Et, oui, catastrophe, il est vendu en l'absence de son maitre, on le frappe, et le monarque trahi ne comprend rien à ce sort nouveau, pour lequel il n'est pas préparé. A demi mort, on lui fait traverser les Etats Unis d'Est en Ouest, jusqu'à San Francisco, il se défend bien entendu, mais tourmenté, étranglé, au fond d'une cage, il attend le juge, mais non, le juge ne viendra pas, exit le juge ; le calvaire ne fait que commencer, sa colère et sa faim ne pouvant rien contre les cordes l'étranglant, le fouet le cinglant, et les coups destinés à casser son orgueil. La malheureuse bête sent son coeur généreux prêt à se rompre de douleur, lorsque l'Homme , avec une majuscule pour rendre le récit plus pathétique, froidement, délibérément l'assomme et l'achève par un coup de gourdin sur la truffe.
Un Homme, ce minable pitoyable, qui torture un animal ? N'est il pas le véritable animal de l'histoire ?
Voilà le génie de London : Buck est notre héros, c'est lui l'humain, qui subit ses douleurs, se révolte, mais ne peut tout comprendre ni parler. La souffrance d'un animal racontée par London m'a paru pire que la souffrance subie par un homme ( un homme, un vrai, pas un minable qui cogne, et n'aurait nullement droit à être nommé Homme, avec ou sans majuscule ). Buck ne peut ni parler, ni penser le pourquoi de ces coups qui lui tombent dessus sans qu'il ait rien fait, ni non plus fuir.

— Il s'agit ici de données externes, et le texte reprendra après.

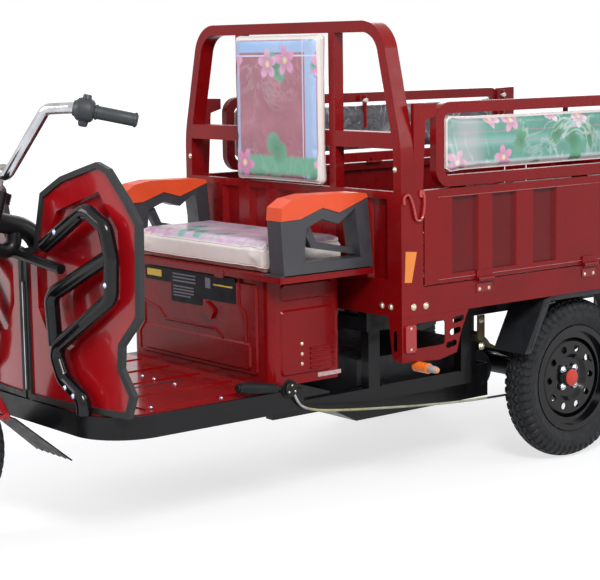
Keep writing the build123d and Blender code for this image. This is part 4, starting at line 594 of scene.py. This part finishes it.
def arc_through(first, middle, last, count):
    """Points on the circle through three points of a section."""
    (x1, y1), (x2, y2), (x3, y3) = first, middle, last
    s1, s2, s3 = x1 ** 2 + y1 ** 2, x2 ** 2 + y2 ** 2, x3 ** 2 + y3 ** 2
    det = 2 * (x1 * (y2 - y3) + x2 * (y3 - y1) + x3 * (y1 - y2))
    cx = (s1 * (y2 - y3) + s2 * (y3 - y1) + s3 * (y1 - y2)) / det
    cy = (s1 * (x3 - x2) + s2 * (x1 - x3) + s3 * (x2 - x1)) / det
    radius = math.hypot(x1 - cx, y1 - cy)
    start, half, end = (math.atan2(y - cy, x - cx) for x, y in (first, middle, last))
    half = start + math.remainder(half - start, full_turn)
    span = half + math.remainder(end - half, full_turn) - start
    angles = [start + span * step / count for step in range(count + 1)]
    return [(cx + radius * math.cos(angle), cy + radius * math.sin(angle)) for angle in angles]


def tread_depth(x, turn_share):
    """How deep the tread is cut, 0 to 1, at a place across the tyre. turn_share counts blocks round it."""
    reach, side = abs(x), (1 if x > 0 else -1)
    if reach > lug_from:
        return 1.0 if (turn_share + 0.18 * side + reach * 9.0) % 1.0 < lug_gap else 0.0
    if reach > ring_groove_from:
        return 1.0
    if reach > rib_from:
        return 0.85 if (turn_share + 0.5 - reach * 14.0 * side) % 1.0 < rib_gap else 0.0
    zigzag = zigzag_swing * (abs(turn_share % 1.0 - 0.5) * 4 - 1)
    return 0.8 if zigzag_from < abs(x - zigzag) <= zigzag_to else 0.0


for tyre_name, body, centre, tyre_radius, block_count in tyre_sizes:
    bulge = (-bulge_half, (bead_radius + tyre_radius) / 2)
    shoulder = (-tread_half, tyre_radius - shoulder_drop)
    wall = arc_through((-bead_half, bead_radius), bulge, shoulder, wall_steps)[:-1]
    crown = arc_through(shoulder, (0, tyre_radius), (tread_half, shoulder[1]), crown_steps)
    section = wall + crown + [(-x, r) for x, r in reversed(wall)]
    bm = bmesh.new()
    loops = []
    for step in range(block_count * block_steps):
        angle = full_turn * step / (block_count * block_steps)
        share = step / block_steps
        loop = []
        for index, (x, radius) in enumerate(section):
            place_x, place_r = x, radius
            # Steps from the crown's edge down the side wall, none on the crown itself
            down = max(wall_steps - index, index - wall_steps - crown_steps, 0)
            if down == 0:
                place_r -= groove * tread_depth(x, share)
            elif down <= lug_steps:
                lug = tread_depth(math.copysign(0.03 + 0.0009 * down, x), share)
                fade = 1.0 if down < lug_steps - 1 else 0.5
                place_r -= groove * 0.5 * lug * fade
                place_x -= math.copysign(groove * 0.45 * lug * fade, x)
            elif down in wall_rings:
                place_x += math.copysign(wall_rings[down], x)
            loop.append(bm.verts.new(centre + Vector((
                place_x, place_r * math.cos(angle), place_r * math.sin(angle)))))
        loops.append(loop)
    for low, high in zip(loops, loops[1:] + loops[:1]):
        for index in range(len(section) - 1):
            bm.faces.new((low[index], low[index + 1], high[index + 1], high[index]))
    tyre = make("moulded_" + tyre_name, bm, "tyre_rubber", body, sharp=28)
    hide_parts(tyre_name)


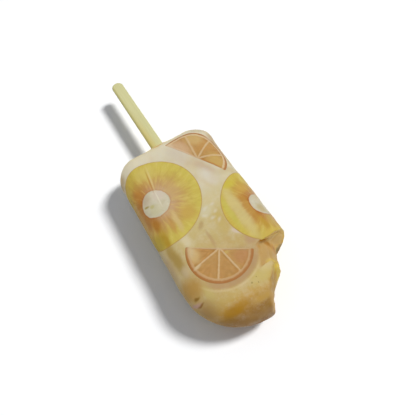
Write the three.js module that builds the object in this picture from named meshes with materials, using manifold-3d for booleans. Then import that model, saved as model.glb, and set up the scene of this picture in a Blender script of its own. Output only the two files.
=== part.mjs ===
// Fruit ice lolly, lying on its back: a flat bar of ice with a full-round edge, slices of golden
// kiwi and half slices of orange frozen into both faces, a bite out of the tip's right corner and
// a wooden stick. Millimetres. +Y points along the stick, +Z up, and the back of the ice is z = 0.

import * as THREE from 'three';
import { LoftGeometry } from 'three/addons/geometries/LoftGeometry.js';
import { mergeVertices } from 'three/addons/utils/BufferGeometryUtils.js';
import Module from 'manifold-3d';

const wasm = await Module();
wasm.setup();

// --- Driving dimensions -------------------------------------------------------------------

const BAR_WIDTH = 55;
const BAR_LENGTH = 106;
const BAR_THICKNESS = 24;
const CORNER_RADIUS = 0.5; // of the flat faces, at the stick end

const STICK_WIDTH = 7;
const STICK_THICKNESS = 3.2;
const STICK_LENGTH = 113;
const STICK_OUT = 60; // length that stands out of the ice
const STICK_ACROSS = 0.6; // the stick sits a little right of the centre line
const STICK_EDGE = 0.5;

const SLICE_THICKNESS = 2;
const CLEARANCE = 0.3; // between a slice or the stick and the ice round it
const BACK_RECESS = 0.2; // slices of the back lie this far inside the face it rests on
const PULP_RECESS = 0.35; // an orange segment's pulp lies this far below its membranes
const PULP_SLOPE = 0.6; // width of the slope between the two
const CORE_RECESS = 0.15; // a kiwi's core lies this far below its flesh
const CORE_SLOPE = 0.9; // width of the slope between the two

// A slice's place on its face: across runs along +X and down from the stick end towards the tip,
// both measured along the surface, over the rounded edge too. Angles are in degrees from +X.
// A kiwi slice is a disc whose radius swells by oval towards the angle long, round a core.
// A half orange slice is placed by the middle of its cut and bulges towards the angle bulge. The
// middle of the whole disc that it was cut from lies past millimetres inside the cut.
const KIWIS = [
  {
    name: 'kiwi_slice_left', face: 'front', across: -17.2, down: 35.7,
    radius: 23.1, oval: 0.7, long: 65, core: 7.1,
  },
  {
    name: 'kiwi_slice_right', face: 'front', across: 28.2, down: 62.1,
    radius: 22, oval: 0.2, long: 20, core: 6.4,
  },
  {
    name: 'kiwi_slice_back', face: 'back', across: 5, down: 38,
    radius: 18.5, oval: 0.5, long: 100, core: 6,
  },
];
const ORANGES = [
  {
    name: 'orange_slice_tip', face: 'front', across: -3.6, down: 71.9,
    radius: 15, past: 1.3, bulge: -124,
  },
  {
    name: 'orange_slice_corner', face: 'front', across: 10.1, down: 23.7,
    radius: 18.1, past: -1, bulge: 30,
  },
  {
    name: 'orange_slice_back_tip', face: 'back', across: -4, down: 75,
    radius: 15.5, past: 0.8, bulge: -75,
  },
  {
    name: 'orange_slice_back_corner', face: 'back', across: -9, down: 15.5,
    radius: 15, past: 0.5, bulge: 127,
  },
];

const SEGMENTS_IN_HALF = 4;
const MEMBRANE = 1.1; // width of the wall between two segments
const PEEL = 0.9; // width of the coloured rind
const PITH = 0.9; // width of the white layer inside the rind
const HUB = 2.4; // reach of the white middle where the segments meet

// Tooth marks of the bite. Each is an oval seen from above, boxier with more squareness, and is
// set by its middle, its half length across the bar and its half width along it, at the front and
// at the back face. From back to front, as height goes from 0 to 1, the half length changes as
// height to the power flare, the rest as 1 - (1 - height) to the power ease. Skew leans the short
// sides of the oval, slant the long ones.
const BITES = [
  {
    across: 34, skew: 0.52, slant: 0.11, squareness: 16, flare: 4, ease: 3,
    front: { down: 80.9, length: 26.2, width: 4.6 },
    back: { down: 84.2, length: 15.4, width: 4.2 },
  },
  {
    across: 33, skew: 0, slant: 0, squareness: 2, flare: 1, ease: 1,
    front: { down: 114, length: 31.9, width: 31.9 },
    back: { down: 114.6, length: 29.9, width: 29.9 },
  },
];

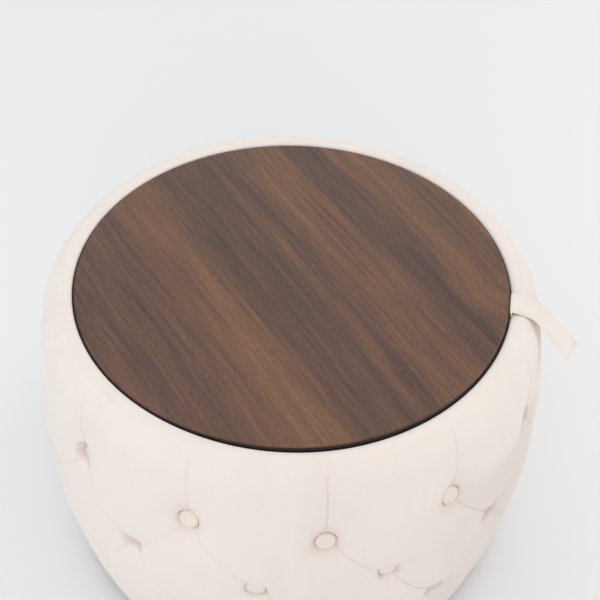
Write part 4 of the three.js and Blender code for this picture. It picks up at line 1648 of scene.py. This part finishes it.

Un peu comme un enfant que l'on frappe, le petit innocent peut juste mesurer la douceur de sa vie passée qui rend plus douloureuse sa condition présente.
Il souffre longtemps, la fureur gronde en lui et peu à peu il comprend ce qu'on attend de lui quand on l'attache pour remorquer des traineaux vers le Nord, le Klondike, là où il y a de l'or. Il apprend vite, le petit père. Son intelligence le sauve de tous les malheurs, les humiliations, les attaques des autres chiens, les ventes et reventes à différents conducteurs de traineau. Car, dit London, la loi de la jungle, manger ou être mangé, vient d'un lointain passé où les meutes de loups respectaient ceux qui sont les plus forts.
Alors, notre Buck sur lequel je pleure et je prie, comprend que s'il ne vole pas sa nourriture il mourra de faim. La moralité est définitivement inutile et nuisible dans cette lutte pour l'existence de ce monde sans pain, ni repos, ni sécurité. Sa patience des temps primitifs lui fait supporter plus que nous ne supporterions, parce que ce qui est son destin, c'est d'être le dominant de la meute, celui que l'on attache en tête.
Il devient « une bête fauve », il se défend, il vole, il tue pour ne pas être tué,.
Parallèlement, une passion incompréhensible lui fait aimer le trait, les harnais , qui dit
Jack London, » fait tirer les chiens jusqu'à leur dernier souffle, et les pousse à mourir joyeusement. »
Puis il connaît l'amour inconditionnel pour, enfin, l'homme qui lui sauve la vie et avec qui il communique par delà les mots, l'amour qui lui fait se mettre en péril, l'amour attentif à son maitre, l'amour qui lui fait obéir aveuglément à ses ordres, amour partagé par l'homme sans majuscule mais tellement humain et proche de la pensée de Buck.
Dernier conseil : surtout que les enfants ne lisent pas ce livre, je pensais l'envoyer à ma petite fille, mais, non, j'ai trop pleuré et mis du temps à penser à autre chose qu'à ce calvaire subi par un être intelligent et fier, qui nous fait revoir la différence homme et animal. Génial mais vraiment trop triste. Ou bien est-ce cet isolement forcé qui nous met les nerfs à vif ?
Qu'il n'y ait plus de ces innocents dont l'histoire nous broie le coeur, martyrisés juste pour le profit et la bêtise humaine.